Task description: Within this material, how many lines have the string "part" in them? The answer is a number, with nothing added.

Raw data:

· · · ·

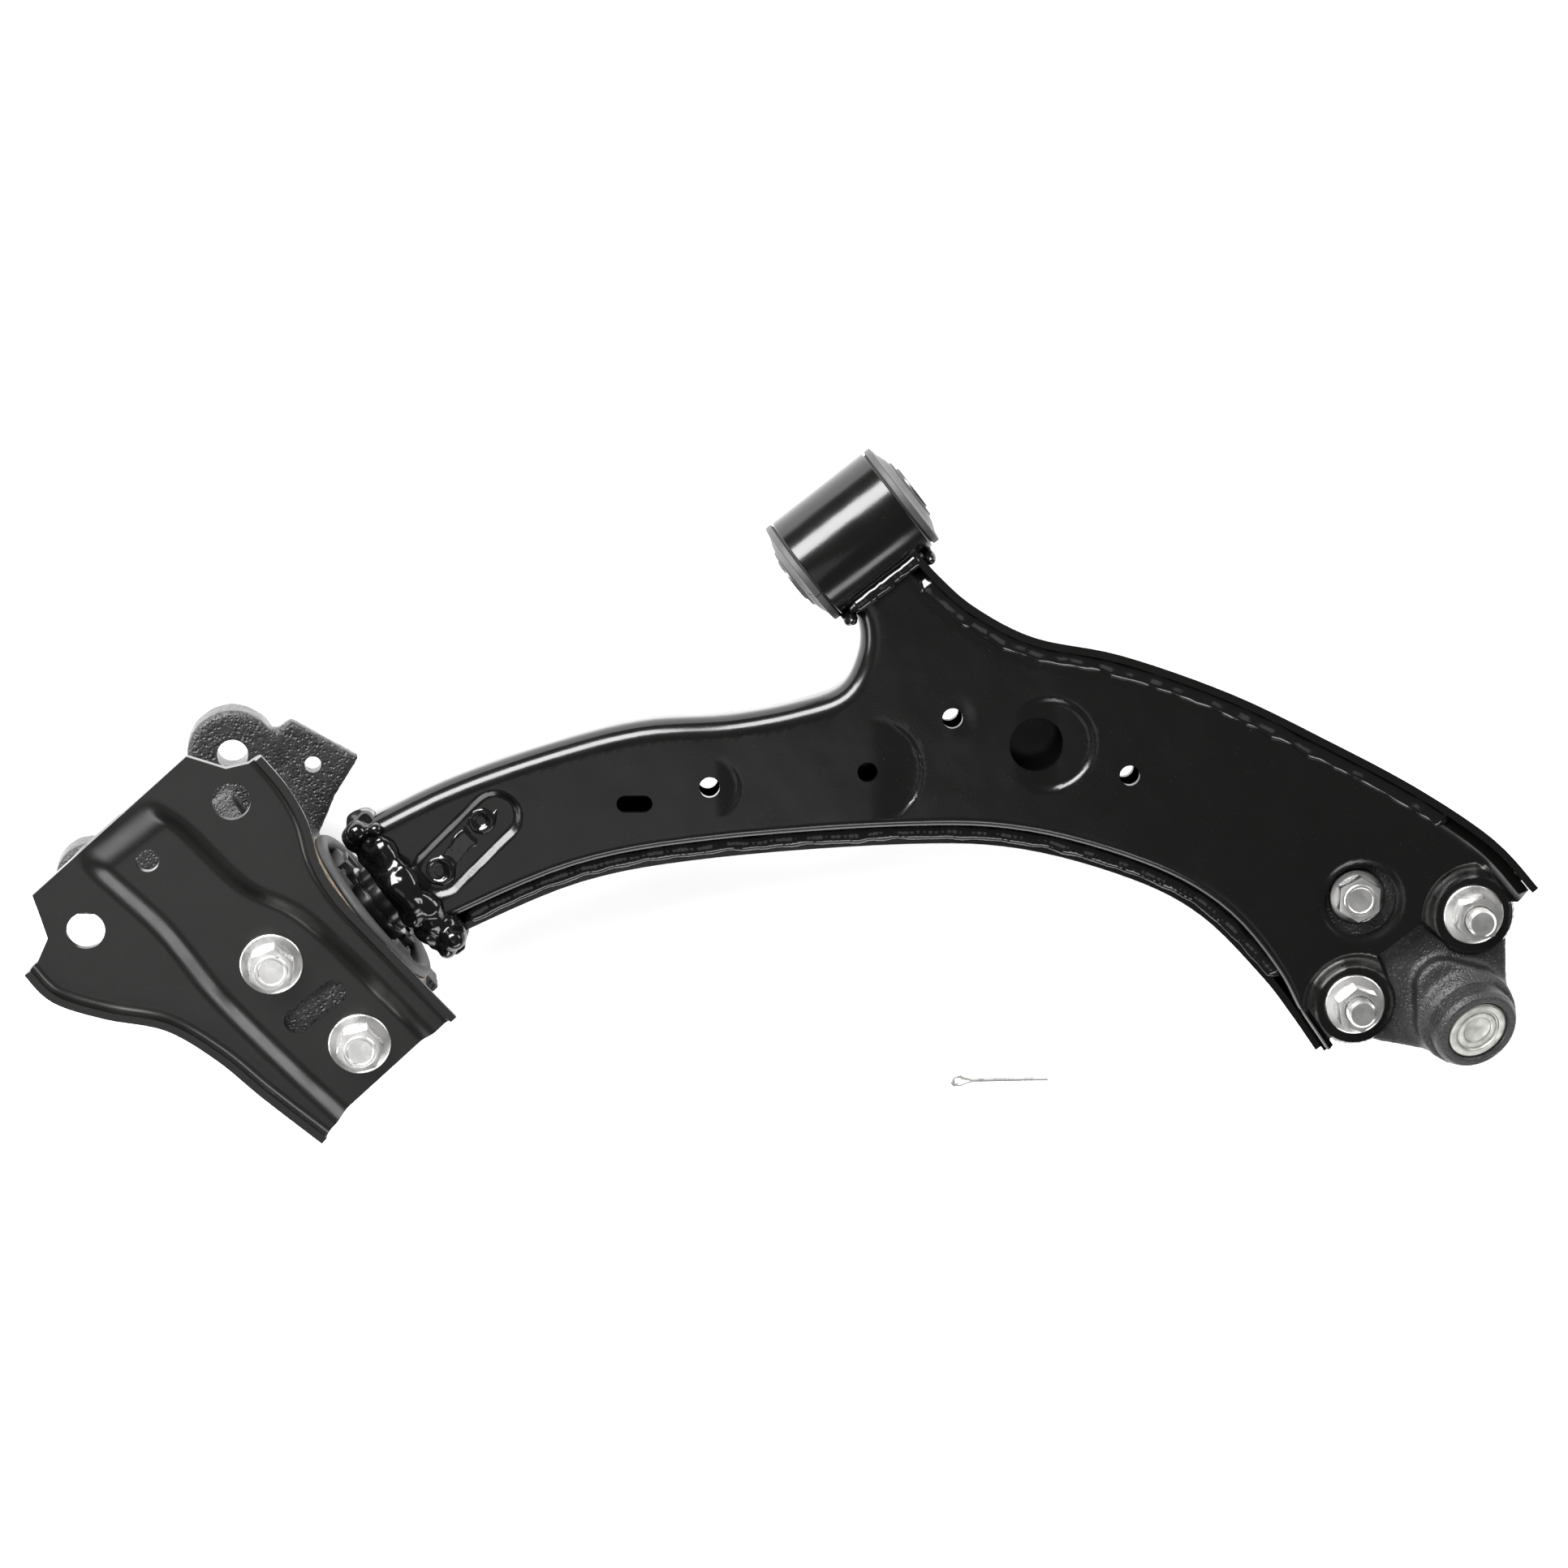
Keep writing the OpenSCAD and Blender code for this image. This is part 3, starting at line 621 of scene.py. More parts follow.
def weldBead(path, width, height, seed, rippled=0.04):
    # a bead that swells at each ripple, and slowly along its length
    run = [0.0]
    for a, b in zip(path, path[1:]):
        run.append(run[-1] + (b - a).length)
    fine, k = [], 0
    for i in range(int(run[-1] / 0.7)):
        spot = i * 0.7
        while run[k + 1] < spot:
            k += 1
        t = (spot - run[k]) / (run[k + 1] - run[k])
        fine.append(path[k].lerp(path[k + 1], t))
    length = run[-1]

    def swell(share):
        wave = abs(math.sin(math.pi * share * length / bead["ripple"]))
        slow = noise.noise(Vector((share * length / 9, seed, 0)))
        ends = min(1, 0.35 + share * length / 5, 0.35 + (1 - share) * length / 5)
        return (0.96 + rippled * wave + bead["wobble"] * slow) * ends

    return sweep(fine, [(u * width / 2, v * height / 2) for u, v in circle(1, bead["sides"])], swell)


def raised(points, level):
    return [Vector((p[0], p[1], level)) for p in points]


def lumps(spots, voxel, smooth):
    # runs of molten metal: overlapping blobs melted into one skin
    bm = bmesh.new()
    for x, y, z, radius in spots:
        part = bmesh.new()
        bmesh.ops.create_icosphere(part, subdivisions=3, radius=radius)
        merge(bm, part, Matrix.Translation((x, y, z)))
    piece = solid(bm)
    withModifier(piece, "REMESH", mode="VOXEL", voxel_size=voxel)
    withModifier(piece, "SMOOTH", factor=0.6, iterations=smooth)
    return roughen(piece, 0.3, 4)


def makeSeams():
    sheet, top = arm["sheet"], arm["top"]
    front = solid(weldBead(raised(moved(frontEdge, sheet + 2.6)[5:-9], top - 1.9), 10, 5.6, 1, 0))
    finishPiece(roughen(front, 0.7, 9), "frontSeamWeld", weldPaint, "arm",
                ["seam_weld_front"], 80)
    line = raised(moved(rearEdge, sheet + 2.6)[11:-1], 1.9)
    rearBead = solid(weldBead(line, 8.5, 5.5, 2))
    finishPiece(roughen(rearBead, 0.5, 7), "rearSeamWeld", weldPaint, "arm",
                ["seam_weld_rear"], 80)


def makeEyeWeld():
    line = []
    for k in range(25):
        x = -18 + 39 * k / 24
        line.append(Vector((x, math.sqrt(26.2 ** 2 - 12.5 ** 2), 12.5)))
    upperBead = weldBead(line, 7, 6, 3)
    lowLine = [Vector((p.x, p.y, arm["floor"] - 1)) for p in line]
    merge(upperBead, weldBead(lowLine, 5, 4.5, 4))
    for x, seed in ((-19.5, 5), (22.0, 6)):
        side = [Vector((x, 23 + 5 * abs(k - 6) / 6, -12 + 27 * k / 12)) for k in range(13)]
        merge(upperBead, weldBead(side, 6, 6, seed))
    finishPiece(roughen(solid(upperBead), 0.4, 3), "eyeWeld", weldPaint, "arm",
                ["eye_weld"], 80)


def makeShaftWeld():
    end = arm["end"]
    spots = []
    count = 60
    for k in range(count):
        t = math.tau * k / count
        y = 31.5 * math.cos(t)
        z = 0.5 + (12.5 + 4.5 * math.exp(-((y / 15) ** 2))) * math.sin(t)
        for row, (shift, share, radius) in enumerate(((-2.5, 1.0, 3.6), (1.5, 1.02, 4.4),
                                                      (5.5, 0.9, 3.6))):
            jitter = noise.noise(Vector((k * 0.33, 3.3, row * 2.7)))
            other = noise.noise(Vector((k * 0.41, 8.1, row * 3.9)))
            spots.append((end + shift + 2.4 * jitter, y * share, z * share + other,
                          radius + 0.5 + 3.0 * other))
    for k in range(26):
        t = math.tau * k / 26
        spots.append((end + 6.5, 15 * math.cos(t), 15 * math.sin(t),
                      3.6 + 0.6 * noise.noise(Vector((k * 0.4, 9, 1)))))
    spots += [(end - 1, 30, 13, 5.4), (end + 2, -31, 13, 4.8), (end - 5, -27, 14, 3.2),
              (end + 5, 33, 7, 4.2)]
    finishPiece(lumps(spots, 0.8, 14), "shaftWeld", weldPaint, "arm", ["shaft_weld"], 80)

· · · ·

Solution: 4